Falls Church’s Meridian High School students are presenting the Tony Award-winning musical play, “Pippin,” in performances this weekend in the new school’s auditorium.
Charlemagne, we read in Einhard’s early life of the medieval Frankish king, “wrote out the barbarous and ancient songs, in which the acts of the kings and their wars were sung…” While the musical “Pippin” does treat Charlemagne and his son Pippin, the songs and acts are not tied to historical tradition and fact but rather to the imaginations of composer and lyricist Stephen Schwartz and librettist Roger O. Hirson.
This Tony Award winning 1972 musical, borrowing these historical personages for creative play, is to be performed this weekend at Meridian High by students under the guidance of Shawn Northrip. The student cast will include Hana Saldate as the Leading Player, Matthew Bloss-Baum as Pippin, Alex Steinbach as Charles the Great (Charlemagne), and Emma Hart as Catherine.
Twenty years ago, Mr. Northrip recounted in an interview with the News-Press that he was student-teaching at Lake Braddock High School with R.L. Mirabal. “This was the musical the high school was putting on,” he relayed to the News-Press. “I’ve loved it ever since and have always wanted to do it, but it is a particularly large and challenging show. For the past two years, due to the pandemic, we’ve been doing small shows, with small casts and small bands. This year, when we decided it was time to do something big again, with a large cast and a full pit, this was the show I proposed.”

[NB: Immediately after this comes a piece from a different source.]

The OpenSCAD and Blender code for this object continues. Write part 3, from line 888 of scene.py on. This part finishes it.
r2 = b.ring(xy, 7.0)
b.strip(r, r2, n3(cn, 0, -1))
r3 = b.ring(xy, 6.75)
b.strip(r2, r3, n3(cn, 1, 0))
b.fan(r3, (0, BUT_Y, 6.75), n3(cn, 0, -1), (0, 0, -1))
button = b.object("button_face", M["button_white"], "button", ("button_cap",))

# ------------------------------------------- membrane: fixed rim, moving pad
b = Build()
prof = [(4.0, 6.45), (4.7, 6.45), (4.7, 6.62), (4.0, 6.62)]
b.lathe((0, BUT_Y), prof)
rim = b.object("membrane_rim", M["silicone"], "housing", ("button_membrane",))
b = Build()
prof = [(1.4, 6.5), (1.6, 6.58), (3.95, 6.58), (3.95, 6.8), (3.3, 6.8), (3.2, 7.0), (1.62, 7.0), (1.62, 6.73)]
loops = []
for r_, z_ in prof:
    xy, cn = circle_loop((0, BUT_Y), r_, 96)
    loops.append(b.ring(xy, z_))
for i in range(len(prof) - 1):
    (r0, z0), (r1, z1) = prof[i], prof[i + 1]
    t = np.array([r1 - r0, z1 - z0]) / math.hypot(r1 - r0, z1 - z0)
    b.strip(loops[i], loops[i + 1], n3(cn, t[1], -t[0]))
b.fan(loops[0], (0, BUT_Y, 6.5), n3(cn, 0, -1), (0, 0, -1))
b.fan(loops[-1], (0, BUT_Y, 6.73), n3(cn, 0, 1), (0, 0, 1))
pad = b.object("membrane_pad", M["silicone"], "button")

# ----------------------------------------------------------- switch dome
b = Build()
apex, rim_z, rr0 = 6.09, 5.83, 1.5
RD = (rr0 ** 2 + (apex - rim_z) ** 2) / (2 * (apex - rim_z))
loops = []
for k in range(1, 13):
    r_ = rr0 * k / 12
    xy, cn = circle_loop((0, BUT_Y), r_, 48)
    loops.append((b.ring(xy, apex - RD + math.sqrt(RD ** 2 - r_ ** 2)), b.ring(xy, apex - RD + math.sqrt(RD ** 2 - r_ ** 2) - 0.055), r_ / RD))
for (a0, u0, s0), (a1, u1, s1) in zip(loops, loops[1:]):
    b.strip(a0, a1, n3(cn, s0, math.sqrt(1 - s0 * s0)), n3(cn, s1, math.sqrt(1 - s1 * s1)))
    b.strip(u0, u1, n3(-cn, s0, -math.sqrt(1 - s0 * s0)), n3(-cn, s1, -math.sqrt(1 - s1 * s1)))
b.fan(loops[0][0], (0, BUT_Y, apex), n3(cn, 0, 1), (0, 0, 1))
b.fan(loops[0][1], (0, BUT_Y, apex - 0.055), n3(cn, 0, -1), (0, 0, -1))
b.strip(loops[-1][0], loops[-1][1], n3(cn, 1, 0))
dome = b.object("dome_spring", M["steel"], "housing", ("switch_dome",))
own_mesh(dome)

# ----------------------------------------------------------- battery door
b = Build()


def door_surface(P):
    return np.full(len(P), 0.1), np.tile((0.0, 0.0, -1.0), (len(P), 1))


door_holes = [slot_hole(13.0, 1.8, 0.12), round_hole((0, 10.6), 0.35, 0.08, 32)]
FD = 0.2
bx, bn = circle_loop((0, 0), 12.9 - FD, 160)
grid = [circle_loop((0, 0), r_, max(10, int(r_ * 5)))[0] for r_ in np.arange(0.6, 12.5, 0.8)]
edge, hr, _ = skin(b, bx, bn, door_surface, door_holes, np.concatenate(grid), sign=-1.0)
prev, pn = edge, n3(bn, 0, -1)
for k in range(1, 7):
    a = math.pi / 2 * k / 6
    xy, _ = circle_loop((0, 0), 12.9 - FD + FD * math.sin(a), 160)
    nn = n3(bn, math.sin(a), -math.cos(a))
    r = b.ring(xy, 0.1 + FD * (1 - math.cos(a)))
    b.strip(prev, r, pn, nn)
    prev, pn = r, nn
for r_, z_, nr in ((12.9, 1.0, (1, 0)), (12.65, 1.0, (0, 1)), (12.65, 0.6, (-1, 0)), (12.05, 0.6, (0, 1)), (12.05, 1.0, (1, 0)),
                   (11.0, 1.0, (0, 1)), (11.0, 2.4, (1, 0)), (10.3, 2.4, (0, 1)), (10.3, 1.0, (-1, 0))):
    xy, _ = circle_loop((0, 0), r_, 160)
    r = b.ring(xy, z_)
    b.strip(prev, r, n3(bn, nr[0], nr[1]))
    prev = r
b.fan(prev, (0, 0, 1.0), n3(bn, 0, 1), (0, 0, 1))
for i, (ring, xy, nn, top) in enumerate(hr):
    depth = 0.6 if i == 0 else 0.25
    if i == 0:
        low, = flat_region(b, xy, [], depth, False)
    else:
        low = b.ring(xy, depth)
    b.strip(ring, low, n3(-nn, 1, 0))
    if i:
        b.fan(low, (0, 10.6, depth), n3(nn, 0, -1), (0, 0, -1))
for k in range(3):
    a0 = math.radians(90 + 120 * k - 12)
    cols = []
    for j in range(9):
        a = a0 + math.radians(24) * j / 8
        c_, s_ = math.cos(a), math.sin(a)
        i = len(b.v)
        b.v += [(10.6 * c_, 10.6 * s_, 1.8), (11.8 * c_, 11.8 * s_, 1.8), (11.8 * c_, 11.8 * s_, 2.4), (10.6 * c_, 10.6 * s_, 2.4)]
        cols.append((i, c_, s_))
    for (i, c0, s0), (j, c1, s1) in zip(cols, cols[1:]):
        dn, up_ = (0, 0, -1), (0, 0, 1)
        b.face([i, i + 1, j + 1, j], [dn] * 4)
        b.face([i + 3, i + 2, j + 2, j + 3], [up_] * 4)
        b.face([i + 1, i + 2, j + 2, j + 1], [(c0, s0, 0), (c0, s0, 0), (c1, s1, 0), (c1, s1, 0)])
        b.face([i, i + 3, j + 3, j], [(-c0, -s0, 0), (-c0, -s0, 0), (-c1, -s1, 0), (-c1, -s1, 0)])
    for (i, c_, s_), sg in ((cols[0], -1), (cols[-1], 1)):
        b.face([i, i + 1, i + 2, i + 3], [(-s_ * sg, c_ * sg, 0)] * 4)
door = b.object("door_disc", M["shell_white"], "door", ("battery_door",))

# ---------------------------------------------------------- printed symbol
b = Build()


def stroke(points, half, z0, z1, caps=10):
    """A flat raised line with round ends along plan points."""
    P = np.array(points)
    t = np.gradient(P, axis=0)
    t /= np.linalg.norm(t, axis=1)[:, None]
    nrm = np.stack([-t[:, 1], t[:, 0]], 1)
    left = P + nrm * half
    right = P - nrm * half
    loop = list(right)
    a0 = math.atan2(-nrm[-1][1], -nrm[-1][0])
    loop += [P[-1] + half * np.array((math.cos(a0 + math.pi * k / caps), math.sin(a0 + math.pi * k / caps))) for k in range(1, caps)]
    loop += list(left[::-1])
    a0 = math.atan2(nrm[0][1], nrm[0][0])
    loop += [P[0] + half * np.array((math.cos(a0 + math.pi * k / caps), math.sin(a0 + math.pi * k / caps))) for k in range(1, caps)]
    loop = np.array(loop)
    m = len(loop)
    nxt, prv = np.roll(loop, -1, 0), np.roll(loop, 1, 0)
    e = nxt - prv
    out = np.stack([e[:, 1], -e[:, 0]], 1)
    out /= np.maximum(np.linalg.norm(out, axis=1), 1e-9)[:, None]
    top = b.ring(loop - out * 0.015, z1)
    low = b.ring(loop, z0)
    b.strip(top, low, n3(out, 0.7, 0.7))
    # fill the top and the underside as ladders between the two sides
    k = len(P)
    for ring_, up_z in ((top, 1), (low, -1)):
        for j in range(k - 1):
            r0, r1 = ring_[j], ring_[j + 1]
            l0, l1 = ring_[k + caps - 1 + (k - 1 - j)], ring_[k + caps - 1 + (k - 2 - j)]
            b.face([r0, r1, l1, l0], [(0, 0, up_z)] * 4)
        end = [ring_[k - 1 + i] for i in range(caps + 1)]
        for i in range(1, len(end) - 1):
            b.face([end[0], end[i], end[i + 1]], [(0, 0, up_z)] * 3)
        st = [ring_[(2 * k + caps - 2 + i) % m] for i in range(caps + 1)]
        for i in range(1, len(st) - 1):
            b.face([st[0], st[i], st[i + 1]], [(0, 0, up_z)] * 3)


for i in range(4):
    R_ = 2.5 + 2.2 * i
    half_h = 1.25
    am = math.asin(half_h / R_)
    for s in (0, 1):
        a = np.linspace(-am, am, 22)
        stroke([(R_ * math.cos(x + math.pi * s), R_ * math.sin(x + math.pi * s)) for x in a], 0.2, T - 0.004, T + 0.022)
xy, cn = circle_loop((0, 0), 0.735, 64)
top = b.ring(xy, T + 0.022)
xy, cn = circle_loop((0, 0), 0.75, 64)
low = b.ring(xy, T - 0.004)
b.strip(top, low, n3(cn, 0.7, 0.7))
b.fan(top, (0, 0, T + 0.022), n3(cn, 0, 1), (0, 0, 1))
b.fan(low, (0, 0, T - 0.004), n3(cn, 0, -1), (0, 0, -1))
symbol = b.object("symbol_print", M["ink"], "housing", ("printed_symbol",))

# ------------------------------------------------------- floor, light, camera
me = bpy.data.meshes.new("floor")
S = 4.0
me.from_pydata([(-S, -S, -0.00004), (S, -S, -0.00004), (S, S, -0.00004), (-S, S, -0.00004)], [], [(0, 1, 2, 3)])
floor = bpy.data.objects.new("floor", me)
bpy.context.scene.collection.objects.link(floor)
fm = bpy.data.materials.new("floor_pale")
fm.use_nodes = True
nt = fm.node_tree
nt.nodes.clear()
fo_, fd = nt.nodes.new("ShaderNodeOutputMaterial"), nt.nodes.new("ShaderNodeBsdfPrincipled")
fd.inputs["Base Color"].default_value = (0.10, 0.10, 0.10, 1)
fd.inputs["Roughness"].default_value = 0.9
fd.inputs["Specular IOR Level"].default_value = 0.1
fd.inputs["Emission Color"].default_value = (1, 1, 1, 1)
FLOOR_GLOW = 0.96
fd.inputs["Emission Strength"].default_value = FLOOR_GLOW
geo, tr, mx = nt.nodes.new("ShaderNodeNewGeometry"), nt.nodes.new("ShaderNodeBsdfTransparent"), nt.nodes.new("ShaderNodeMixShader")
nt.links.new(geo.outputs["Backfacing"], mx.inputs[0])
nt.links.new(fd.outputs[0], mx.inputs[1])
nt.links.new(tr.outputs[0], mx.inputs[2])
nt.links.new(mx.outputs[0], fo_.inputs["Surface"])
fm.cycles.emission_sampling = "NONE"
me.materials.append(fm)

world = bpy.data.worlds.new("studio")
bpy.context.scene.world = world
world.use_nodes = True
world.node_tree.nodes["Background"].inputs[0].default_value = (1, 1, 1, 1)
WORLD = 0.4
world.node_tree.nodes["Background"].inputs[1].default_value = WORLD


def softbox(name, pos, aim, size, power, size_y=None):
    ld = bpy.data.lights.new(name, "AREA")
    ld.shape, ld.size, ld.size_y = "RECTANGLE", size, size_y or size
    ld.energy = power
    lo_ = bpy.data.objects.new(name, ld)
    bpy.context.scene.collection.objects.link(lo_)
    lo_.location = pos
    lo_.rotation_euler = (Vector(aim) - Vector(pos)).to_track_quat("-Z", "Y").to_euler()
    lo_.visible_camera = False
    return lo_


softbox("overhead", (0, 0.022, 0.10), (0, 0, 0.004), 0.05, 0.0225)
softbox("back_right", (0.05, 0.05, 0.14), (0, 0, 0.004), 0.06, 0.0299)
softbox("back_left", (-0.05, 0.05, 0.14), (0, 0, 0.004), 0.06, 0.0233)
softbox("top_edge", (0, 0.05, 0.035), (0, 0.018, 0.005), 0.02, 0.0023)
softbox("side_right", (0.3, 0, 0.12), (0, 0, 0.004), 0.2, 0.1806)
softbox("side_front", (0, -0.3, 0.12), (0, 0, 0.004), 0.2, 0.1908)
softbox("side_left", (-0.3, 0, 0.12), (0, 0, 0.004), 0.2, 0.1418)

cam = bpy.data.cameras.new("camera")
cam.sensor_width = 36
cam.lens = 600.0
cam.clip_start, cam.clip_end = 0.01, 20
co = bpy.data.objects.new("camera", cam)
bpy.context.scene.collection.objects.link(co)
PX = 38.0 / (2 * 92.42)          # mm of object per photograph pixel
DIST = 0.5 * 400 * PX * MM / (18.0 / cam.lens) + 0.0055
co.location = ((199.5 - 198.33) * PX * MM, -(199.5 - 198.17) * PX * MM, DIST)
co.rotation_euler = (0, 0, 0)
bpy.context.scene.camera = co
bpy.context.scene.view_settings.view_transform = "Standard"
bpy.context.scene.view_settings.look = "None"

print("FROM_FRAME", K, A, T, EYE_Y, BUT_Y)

The high school students in the cast know who Charlemagne was, as they study him in history classes. “To be honest,” Mr. Northrip says, “the show is not really about him or Pippin, historically speaking. It is about a company of traveling players putting on the story of a young adult trying to figure out what he wants to do with his life, and the kids know this feeling very well.”

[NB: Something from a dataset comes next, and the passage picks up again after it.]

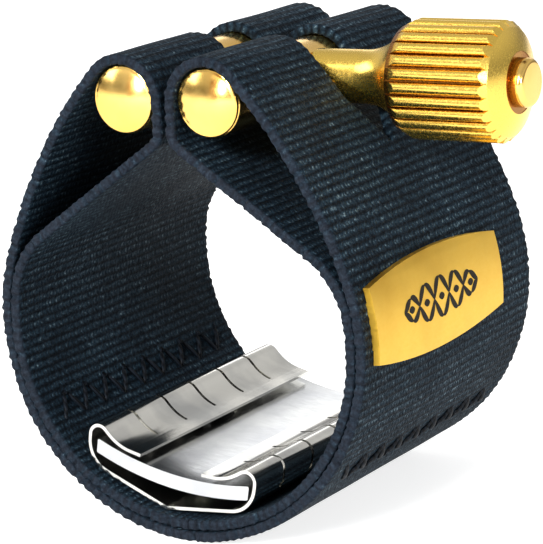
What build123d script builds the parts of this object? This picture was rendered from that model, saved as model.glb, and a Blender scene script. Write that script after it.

The show also has much to offer in its insights into familial relationships, as the father Charlemagne and the son Pippin do not often spend close time together or communicate in a large, busy court of court people and soldiers coming and going. A step-mother and step-brother also complicate life for Pippin, and there is the matter of whether to conform to his upbringing and his social milieu or whether to rebel against it.

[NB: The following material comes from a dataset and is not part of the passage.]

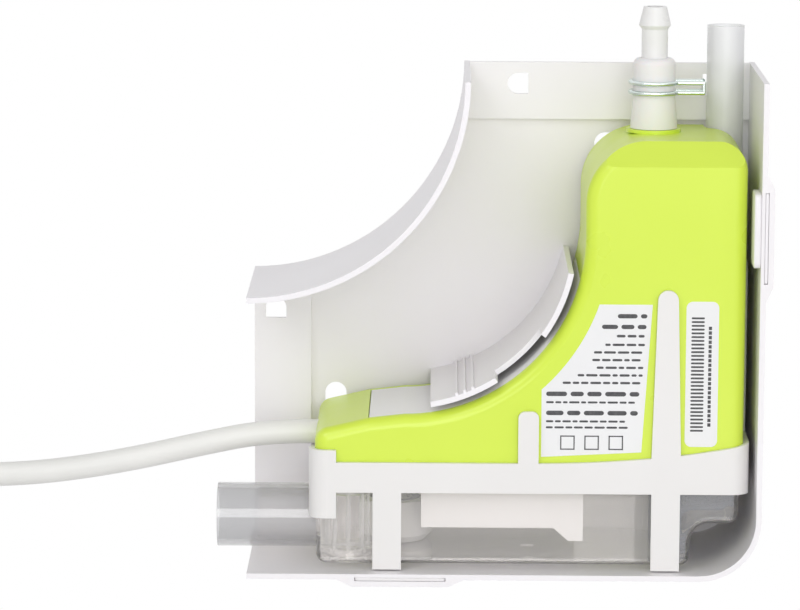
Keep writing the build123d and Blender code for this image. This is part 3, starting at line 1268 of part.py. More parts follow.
pieces = {
    "wall_housing": wall_housing,
    "pump_front_shell": pump_front_shell,
    "curve_pad": curve_pad,
    "pump_rear_cover": pump_rear_cover,
    "cover_screws": cover_screws,
    "reservoir_cradle": reservoir_cradle,
    "reservoir": reservoir,
    "inlet_sleeve": inlet_sleeve,
    "inlet_strainer": inlet_strainer,
    "suction_filter": suction_filter,
    "sensor_housing": sensor_housing,
    "level_sensor_board": level_sensor_board,
    "float_body": float_body,
    "float_magnet": float_magnet,
    "core_tube": core_tube,
    "solenoid_bobbin": solenoid_bobbin,
    "solenoid_coil": solenoid_coil,
    "solenoid_yoke": solenoid_yoke,
    "inlet_fitting": inlet_fitting,
    "piston": piston,
    "piston_spring": piston_spring,
    "valve_seat": valve_seat,
    "delivery_valve": delivery_valve,
    "outlet_head": outlet_head,
    "pump_mounts": pump_mounts,
    "suction_tube": suction_tube,
    "delivery_hose": delivery_hose,
    "barb_adaptor": barb_adaptor,
    "breather_tube": breather_tube,
    "hose_clip": hose_clip,
    "valve_spring": valve_spring,
    "control_board": control_board,
    "rating_label": rating_label,
    "serial_label": serial_label,
    "cable_grommet": cable_grommet,
    "power_cable": power_cable,
    "cable_coil": cable_coil,
    "cable_tail": cable_tail,
    "coil_tie": coil_tie,
    "cable_cores": cable_cores,
    "core_ferrules": core_ferrules,
}
os.makedirs("parts", exist_ok=True)
for name, piece in pieces.items():
    piece.part.label = name
    export_step(piece.part, f"parts/{name}.step")
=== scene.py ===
import math

import bpy
import numpy as np
from bpy.props import FloatProperty, FloatVectorProperty, IntProperty, PointerProperty
from mathutils import Matrix, Vector


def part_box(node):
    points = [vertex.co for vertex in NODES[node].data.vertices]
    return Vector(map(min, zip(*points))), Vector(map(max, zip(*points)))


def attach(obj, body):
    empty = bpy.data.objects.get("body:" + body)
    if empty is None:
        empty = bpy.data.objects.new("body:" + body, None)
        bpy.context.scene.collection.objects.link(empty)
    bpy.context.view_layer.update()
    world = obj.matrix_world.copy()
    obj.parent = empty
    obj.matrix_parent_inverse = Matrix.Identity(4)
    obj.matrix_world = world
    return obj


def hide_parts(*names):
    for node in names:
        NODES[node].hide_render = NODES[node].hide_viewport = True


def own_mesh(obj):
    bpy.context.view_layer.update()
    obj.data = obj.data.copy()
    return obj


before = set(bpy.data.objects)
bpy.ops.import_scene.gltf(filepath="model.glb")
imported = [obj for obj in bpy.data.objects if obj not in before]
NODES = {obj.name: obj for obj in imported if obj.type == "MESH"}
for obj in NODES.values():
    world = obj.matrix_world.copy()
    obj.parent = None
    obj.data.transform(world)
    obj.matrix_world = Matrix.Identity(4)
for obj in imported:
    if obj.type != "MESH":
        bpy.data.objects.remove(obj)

bl_info = {
    "name": "Condensate pump finishes",
    "version": (1, 0, 0),
    "blender": (4, 5, 0),
    "location": "3D View > Sidebar > Pump",
    "description": "Finishes, cable and small parts of a mini condensate pump in its elbow tray",
    "category": "Object",
}

MM = 0.001
ROUND = 2 * math.pi
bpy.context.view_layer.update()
SHARED = {}  # shader groups by name, made once by main()


def mm(*values):
    """Millimetres to a vector in metres."""
    return Vector([value * MM for value in values])


# ---------------------------------------------------------------- sizes and colours


def colour(name, text, value):
    """One colour property."""
    return FloatVectorProperty(
        name=name, description=text, default=value, size=3, min=0.0, max=1.0, subtype="COLOR"
    )


def length(name, text, value):
    """One length property in metres."""
    return FloatProperty(name=name, description=text, default=value, min=0.0, unit="LENGTH")


class PumpColours(bpy.types.PropertyGroup):
    """Colours of the moulded and drawn parts."""

    lime: colour("Lime", "Casing of the pump", (0.70, 0.865, 0.09))
    lime_deep: colour("Lime shade", "Slow drift of the casing's colour", (0.65, 0.83, 0.06))
    tray: colour("Tray", "Moulded elbow tray", (0.885, 0.865, 0.89))
    tray_warm: colour("Tray shade", "Slow drift of the tray's colour", (0.87, 0.845, 0.865))
    cradle: colour("Cradle", "Cradle, float and latch tongues", (0.825, 0.81, 0.80))
    rubber: colour("Hose", "Soft white rubber", (0.85, 0.83, 0.825))
    sheath: colour("Cable", "Sheath of the cable", (0.83, 0.825, 0.80))
    foam: colour("Filter foam", "Open foam round the suction tube", (0.15, 0.175, 0.235))
    clear: colour("Clear plastic", "Tank that the water runs into", (0.985, 0.965, 0.955))
    milky: colour("Milky tube", "Breather tube", (0.93, 0.925, 0.945))
    zinc: colour("Zinc", "Plated wire of the hose clip", (0.74, 0.79, 0.78))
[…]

In addition to updating historical personalities and situations to contemporary themes, “this hip, tongue-in-cheek, anachronistic fairy tale,” as “Broadway World Richmond” terms the Meridian High School production, was and is groundbreaking in several ways. First of all, the music took on less of a traditional Rodgers and Hammerstein orchestral Broadway sound and introduced more of a then-current pop sound. Also, the show often “breaks the fourth wall” and engages the audience directly.
This production of “Pippin” is unique (particularly after austere production offerings during the pandemic) in that it employs elaborate costumes as well as sets which evoke the past. Coincidentally, it is the same show that was performed by students at the nearby Justice High School off Sleepy Hollow Road earlier this month.
The Meridian High production runs the next three nights, Thursday through Saturday, Nov. 17, 18, and 19, at Meridian High School, 121 Mustang Alley, Falls Church, Virginia 22043. The production goes from 7:30 p.m. — 10:00 p.m.